L’analisi dell’apertura per le opere d’intelletto è ancora dettagliata, ma c’è nella conclusione una affermazione che mi sembra eccessiva e cioè che non esiste opera dell’intelletto di pubblico dominio. Ma forse ho capito male!
Il pensiero comune si è nel frattempo conformato allo stato dell’arte, tanto da far ritenere naturale pensare ai “beni intellettuali” come una proprietà, allo stesso modo di una sedia o di un terreno.  …. L’openness, nell’accezione principale, è appunto questo: far rientrare quanto più possibile in un terreno di libero accesso, di libero utilizzo, di libera modifica, di libera redistribuzione, ciò che sarebbe invece ristretto e proprietario. Creare, in ultima analisi, dei commons."
La analisi degli strumenti COMMONS è dettagliata, ma mi sembra eccessiva la conclusione cioè l’estensione dl pubblico dominio, cioè proprietà di tutti, per un prodotto che comunque ha avuto un costo, anche se solo intellettuale per il suo sviluppo. A me sembra giusto che un prodotto industriale, anche se solo dell’intelletto, deve garantire la sicurezza dell’utente e deve far conoscere “cosa può entrare e cosa può uscire, cioè funzionalità, formati di input e di output, ma non è necessario che sia noto il suo internal e che non sia legale la c.d. “reverse engineering” e soprattutto che sia “proprietà di tutti”.

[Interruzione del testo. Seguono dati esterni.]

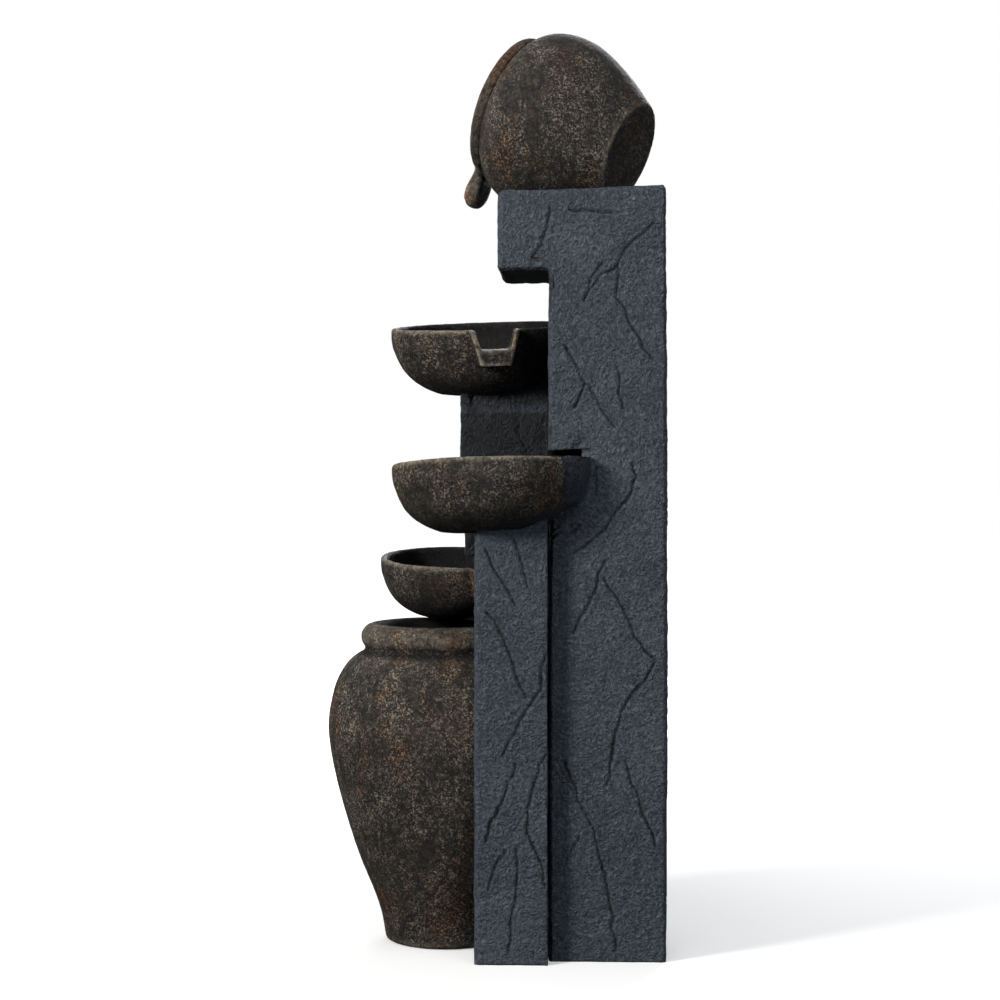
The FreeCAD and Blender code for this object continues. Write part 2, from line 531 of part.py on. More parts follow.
# ---------------------------------------------------------------- water line
def hose_route():
    foot_y, lean = PUMP_FACE_Y - COVER_T / 2, [TOP_UNDER_Z - drop for drop in HOSE_LEAN]
    return [Vector(PUMP_X, foot_y, PUMP_Z + SPIGOT_L), Vector(PUMP_X, foot_y, HOSE_Z),
            Vector(PUMP_X, HOSE_Y, HOSE_Z), Vector(PUMP_X, HOSE_Y, lean[0]),
            Vector(INLET_X, INLET_Y, lean[1]), Vector(INLET_X, INLET_Y, TOP_UNDER_Z - NUT_H - 4)]


def tube_path(points, limit):
    """Straight runs joined by tangent arcs, as large as the runs and limit allow."""
    edges, start = [], points[0]
    for before, corner, after in zip(points, points[1:], points[2:]):
        u = (before - corner).normalize()
        v = (after - corner).normalize()
        half = (pi - u.getAngle(v)) / 2
        run = min(corner.distanceToPoint(before), corner.distanceToPoint(after))
        radius = min(0.45 * run / tan(half), limit)
        back_off = radius * tan(half)
        a, b = corner + u * back_off, corner + v * back_off
        middle = corner + (u + v).normalize() * (radius / cos(half) - radius)
        edges.append(Part.LineSegment(start, a).toShape())
        edges.append(Part.Arc(a, middle, b).toShape())
        start = b
    edges.append(Part.LineSegment(start, points[-1]).toShape())
    return Part.Wire(edges)


def sweep(radius, points, limit):
    path = tube_path(points, limit)
    disc = Part.Wire(Part.makeCircle(radius, points[0], points[1] - points[0]))
    return path.makePipeShell([disc], True, False)


def make_hose():
    points = hose_route()
    return sweep(HOSE_R, points, HOSE_BEND).cut(sweep(HOSE_BORE, points, HOSE_BEND))


def make_hose_clamps():
    route = hose_route()
    rings = []
    for z in (route[0].z + 6, route[-1].z - 12):
        at = route[0] if z < HOSE_Z else route[-1]
        centre = Vector(at.x, at.y, z)
        band = ring(HOSE_R + 1.5, HOSE_R + 0.05, centre, Z, 8)
        ear = block((at.x - 3, at.x + 3), (at.y + HOSE_R + 1, at.y + HOSE_R + 7), (z, z + 8))
        rings.append(band.fuse(ear))
    return Part.makeCompound(rings)


def urn_radius_at(z):
    """The urn's outer radius at a height, between the points of its side."""
    side = urn_side(0)
    for (r0, z0), (r1, z1) in zip(side, side[1:]):
        if z0 <= z <= z1:
            return r0 + (r1 - r0) * (z - z0) / (z1 - z0)
    return side[-1][0]


def make_urn_grommet():
    spread = GROMMET_R + GROMMET_LIP
    outer_y = URN_Y + urn_radius_at(HOSE_Z - spread) + 1
    inner_y = URN_Y + urn_radius_at(HOSE_Z + spread) - WALL - 1
    sleeve = ring(GROMMET_R - 0.1, HOSE_R + 0.1, Vector(URN_X, inner_y, HOSE_Z), Y, outer_y - inner_y)
    for y in (inner_y - 2.5, outer_y - 0.5):
        sleeve = sleeve.fuse(ring(spread, HOSE_R + 0.1, Vector(URN_X, y, HOSE_Z), Y, 3))
    return sleeve.removeSplitter()


def make_hose_clips():
    clips = []
    low, high = HOSE_Z + HOSE_BEND, TOP_UNDER_Z - HOSE_LEAN[0]
    seat_y = TOWER_BACK - WALL
    for share in CLIP_SHARES:
        z = low + (high - low) * share
        ends = (z, z + CLIP_W)
        grip = ring(HOSE_R + 2.5, HOSE_R + 0.1, Vector(PUMP_X, HOSE_Y, z), Z, CLIP_W)
        mouth = block((PUMP_X - 4, PUMP_X + 4), (HOSE_Y - 3 * HOSE_R, HOSE_Y), (z - 1, z + CLIP_W + 1))
        stem = block((PUMP_X - 4, PUMP_X + 4), (HOSE_Y + HOSE_R + 1, seat_y - 3), ends)
        foot = block((PUMP_X - CLIP_W, PUMP_X + CLIP_W), (seat_y - 3, seat_y), (z - 6, z + CLIP_W + 6))
        clips.append(grip.cut(mouth).fuse([stem, foot]).removeSplitter())
    return Part.makeCompound(clips)


def make_jug_inlet():
    pad = Vector(INLET_X, INLET_Y, INLET_PAD_Z + GASKET_T)
    below = TOP_UNDER_Z - NUT_H - 2
    flange = rod(FLANGE_R, pad, Z, FLANGE_T)
    thread = rod(THREAD_R, Vector(INLET_X, INLET_Y, below), Z, pad.z - below + 1)
    barb = rod(SPIGOT_R, Vector(INLET_X, INLET_Y, below - BARB_L), Z, BARB_L + 1)
    bore = rod(SPIGOT_R - SPIGOT_WALL, Vector(INLET_X, INLET_Y, below - BARB_L - 1), Z, FAR)
    return flange.fuse([thread, barb]).removeSplitter().cut(bore)


def make_jug_nut():
    start = Vector(INLET_X, INLET_Y, TOP_UNDER_Z - NUT_H)
    return hexagon(2 * NUT_R, start, Z, NUT_H).cut(rod(THREAD_R, start - Z, Z, NUT_H + 2))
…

 “…..Paradossalmente, è diventato oggi difficile, in certi casi addirittura macchinoso, far sì che un bene intellettuale sia liberamente utilizzabile. ………”

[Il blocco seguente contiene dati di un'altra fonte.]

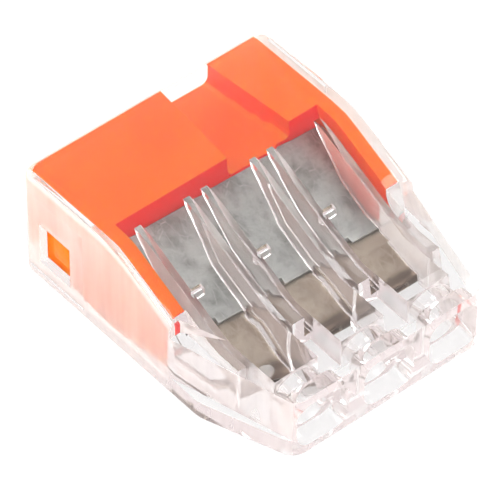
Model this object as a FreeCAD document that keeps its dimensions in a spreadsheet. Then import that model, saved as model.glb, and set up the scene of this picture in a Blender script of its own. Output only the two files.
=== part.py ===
import FreeCAD, Part
import math
import os
import re
import Sketcher

# Push-wire splicing connector for three solid conductors, in millimetres.
# +Z up, the wire entries face -Y, +X runs across the ways.
# The origin is the centre of the underside.

WAYS = 3

SIZES = {
    # clear housing
    "side_margin": 1.35,
    "depth": 16.6,
    "height": 5.9,
    "wall": 0.5,
    "floor": 0.35,
    "roof": 0.4,
    "rear_radius": 0.7,
    "crest_back": 6.34,
    "crest_radius": 6.0,
    "roof_angle": 24.5,
    "nose_width": 10.6,
    "nose_height": 3.35,
    "nose_taper_length": 4.5,
    "nose_radius": 0.9,
    "nose_hollow": 1.5,
    "nose_hollow_side": 4.95,
    "flank_radius": 2.0,
    "shoulder_back": 10.2,
    "shoulder_step": 0.6,
    "shoulder_height": 3.4,
    "flank_foot": 1.0,
    "edge_radius": 0.38,
    "foot_radius": 0.12,
    # ways between the clear guide fins
    "pitch": 3.7,
    "partition": 1.04,
    "fin": 0.34,
    "fin_side": 1.36,
    "fin_rake": 1.3,
    "fin_reach": 0.6,
    "stop_rib": 0.25,
    "stop_rib_length": 0.75,
    "stop_rib_drop": 0.4,
    "stop_rib_back": 9.15,
    "entry_width": 2.8,
    "entry_height": 2.4,
    "entry_depth": 1.0,
    "entry_corner": 0.7,
    "entry_axis": 1.65,
    "throat_radius": 1.1,
    # latch windows in the side walls
    "window_back": 1.2,
    "window_length": 2.1,
    "window_bottom": 0.95,
    "window_height": 2.35,
    "pad_back": 4.3,
    "pad_height": 4.9,
    "pad_relief": 0.08,
    # coloured rear cover
    "fit_gap": 0.05,
    "rim": 0.12,
    "block_depth": 5.0,
    "arm": 0.65,
    "arm_reach": 4.6,
    "latch_length": 1.1,
    "latch_height": 1.2,
    "latch_top": 3.2,
    "latch_depth": 0.4,
    "probe_side": 2.3,
    "probe_width": 2.56,
    "probe_mouth": 3.6,
    "probe_floor": 4.2,
    "probe_ramp": 0.28,
    "probe_corner": 0.35,
    "stop_width": 2.7,
    "stop_height": 3.3,
    "stop_depth": 1.6,
    "ledge": 0.35,
    # contact metal
    "bar_drop": 2.06,
    "bar_sheet": 0.25,
    "bar_run": 4.75,
    "bar_flange": 1.3,
    "pierce_width": 0.45,
    "pierce_length": 0.75,
    "pierce_side": 1.12,
    "pierce_front": 0.85,
    "notch_width": 0.55,
    "notch_length": 0.3,
    "notch_side": 0.6,
    "strip": 0.2,
    "bend_radius": 0.38,
    "bend_ahead": 2.4,
    "bend_clearance": 0.7,
    "tongue_width": 3.1,
    "tongue_overlap": 0.3,
    "contact_gap": 0.03,
    "slot_width": 1.3,
    "slot_height": 0.3,
    "strip_window": 2.0,
    "strip_bridge": 0.55,
}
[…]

Plagiando questa frase mi sembra giusto dire che è paradossale dire che un bene intellettuale, che comunque ha avuto un costo reale o virtuale di sviluppo, debba essere liberamente utilizzabile.
Nel seguito continua l’elaborazione del concetto COMMONS che, ma questa è una mia interpretazione, sembra decidere che qualsiasi prodotto dell’intelletto non abbia diritto a delle protezioni quasi non fosse un BENE per quanto immateriale.
“ Prime conclusioni. ……Vedremo nei prossimi contributi come il concetto di openness si declina e quali sono le implicazioni. Per il momento, repetita iuvant, non è possibile parlare di openness senza considerare che si tratta di vincere vincoli giuridici tramite strumenti giuridici….”
Vedremo come vanno avanti le considerazioni dell’avv. Piana.
La mia considerazione finale è che quando “si tratta di vincere vincoli giuridici tramite strumenti giuridici….”  occorre non perdere mai di vista “il senso comune” perché vorrebbe affermare la dittatura del diritto sul diritto alla non-dittatura.

Buon lavoro e buona lettura a tutti.